You could (if willing to experiment enough) use an audio oscillator and small power amplifier to provide the test signal. You will still need a transformer, because the signal must be fully floating for the circuit to work. Variable frequency is very useful for caps and inductors but makes no difference with resistors or semiconductors. You do get a nice clean sinewave, which you most certainly will not get from the mains. The disadvantage (of course) is that the unit becomes much more complex, so much so that if you think you want to go that far, I'd consider buying a real Huntron Tracker. Not cheap, but they have different frequencies, and a wide range of voltage and current ranges (as well as an in-built colour display), plus many other features. See the Huntron website for more information.

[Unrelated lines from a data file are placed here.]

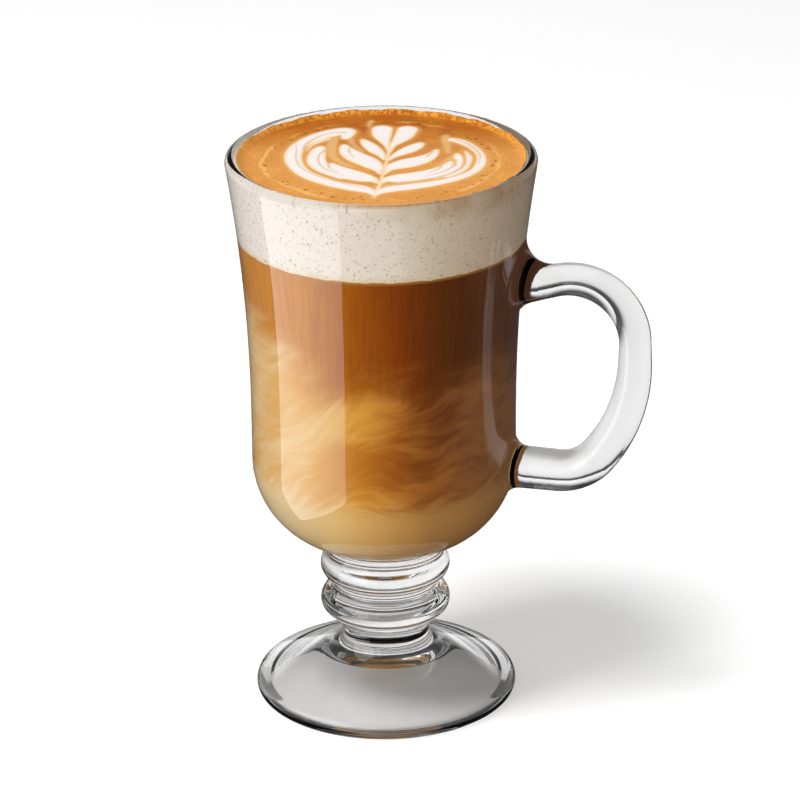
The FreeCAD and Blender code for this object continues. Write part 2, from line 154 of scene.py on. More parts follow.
def layer_mesh(name, under, over, wall_rows):
    """A layer of drink between two surfaces, from the axis out into the wall.

    Rings of points run out over the underside, up the wall and back in over the top.
    """
    turn = np.linspace(0, 2 * np.pi, TURNS, endpoint=False)
    cos, sin = np.cos(turn), np.sin(turn)
    low = level_at_wall(under, cos, sin)
    high = level_at_wall(over, cos, sin)
    rings = []
    low_radius = hollow_radius(low)
    for share in np.linspace(0, 1, DISC_RINGS + 1)[1:]:
        x, y = low_radius * share * cos, low_radius * share * sin
        rings.append(np.stack([x, y, under(x, y) if share < 1 else low], 1))
    for share in np.linspace(0, 1, wall_rows + 1)[1:]:
        climb = 1 - math.cos(share * math.pi / 2) if low[0] < CORNER_TOP else share
        level = low + (high - low) * climb
        radius = hollow_radius(level)
        rings.append(np.stack([radius * cos, radius * sin, level], 1))
    high_radius = hollow_radius(high)
    for share in np.linspace(1, 0, DISC_RINGS + 1)[1:-1]:
        x, y = high_radius * share * cos, high_radius * share * sin
        rings.append(np.stack([x, y, over(x, y)], 1))
    middle = np.zeros(1)
    points = [(0, 0, under(middle, middle)[0])]
    points += [tuple(point) for ring in rings for point in ring]
    points.append((0, 0, over(middle, middle)[0]))
    return smooth_mesh(name, points, ring_faces(len(rings), len(points)))


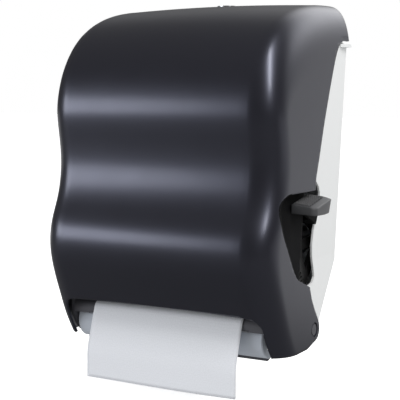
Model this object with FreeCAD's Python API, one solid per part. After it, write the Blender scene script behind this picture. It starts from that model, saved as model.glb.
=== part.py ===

The current ranges are selected by SW3. The resistors are selected to give the same current at either voltage, and as shown they will provide an RMS current of either 2mA or 20mA (2.8 and 28mA peak current respectively). While these currents are fairly safe with most small signal and power transistors, be very careful if you test the gates of MOSFETs - the voltage must be on low range, and even this may be too high for some devices. If the gate voltage exceeds the rated maximum, the MOSFET will be destroyed!
Note: Most tests should be conducted at low voltage and low current. Even though the higher voltage and current are relatively safe, some components may be distressed or damaged. Only use the high ranges if you are absolutely certain that the device(s) under test can withstand the peak values that the tester can supply.
As you can see from Figure 2, each component type has a signature, but it will take time to learn what to expect. The most common way to use this type of tester is comparison - comparing the waveform of a good board to that of a faulty board. As you get closer to the fault, expect to see the 'good' and 'bad' waveforms differ more and more. The beauty of this method of testing is that it only ever requires a working board to allow analysis, so construction errors can often be found just by the signature.
Many parts, such as low value resistors, small inductors or large capacitors will show as a short circuit. In some cases increasing the current will work, but if the impedance is low enough it will still show as a short. While this is a limitation, in reality it is not as bad as it may seem. Most real faults will make themselves apparent fairly easily, and the more you use it, the more proficient you'll become at interpreting the results.
Don't expect to become an expert immediately. Despite the apparent simplicity of the circuit and its principle of operation, it will take you quite a while to become proficient in its use. Because it's primarily intended for 'in-circuit' testing (no removal of parts should normally be required), make sure that the circuit is powered off before you start to probe anything. If you probe with power applied, there's every chance that you could damage the circuit, the tester, or both.